Mitigating airport congestion through variable message signs and model predictive control algorithms

Airports use Variable Message Signs (VMS) to manage congestion by directing traffic between ramps. However, the VMS deployment remains manual and heuristic, which often limits its effectiveness or even exacerbates congestion. While optimisation algorithms exist for highways and urban roads, no existing algorithm accounts for airport-specific dynamics, leaving a gap in automated VMS optimisation. This research introduces the first set of Model Predictive Control (MPC) algorithms designed to optimise VMS airport curbside management. These MPCs are tailored to airport dynamics, incorporating real-time conditions, passenger demand, anticipatory VMS activation, and optimal curb management.
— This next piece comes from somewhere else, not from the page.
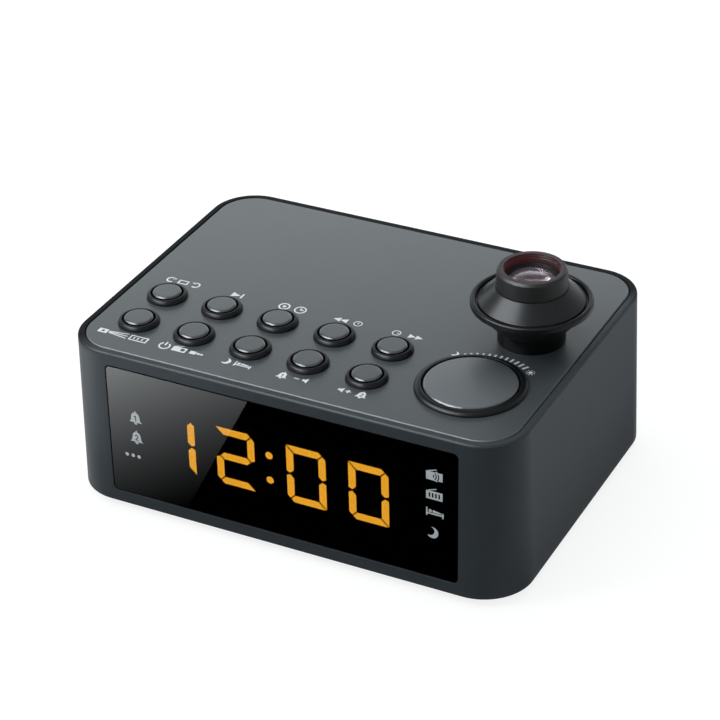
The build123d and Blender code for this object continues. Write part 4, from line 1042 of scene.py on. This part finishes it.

We evaluated the MPCs using a microsimulation model of the Seattle-Tacoma International Airport, covering about 40 miles of roadways and airport facilities. By comparing the performance of MPCs to a baseline without VMS, we found that they effectively reduced airport congestion, as measured by multiple metrics, including the number of vehicles aiming to park, average vehicle speed at terminal ramps, duration and length of queues formed at those ramps, and delays vehicles experience while accessing the terminal. The MPCs improved parking flows by 1.3–17.0% and speeds by 4.0–4.7%, while reducing queue duration by nearly an hour, queue length by 10.9–15.4%, and delays by 12.5–17.2%. The introduced MPCs offer airports adaptable options, with one MPC using speed and another using flow. These MPCs increase the efficiency of curbs, reduce congestion, and improve passenger experience by moving beyond the current heuristic-based management approaches. This study pioneers airport-tailored MPCs, translating optimal VMS management guidelines into practice with airport-specific parameters.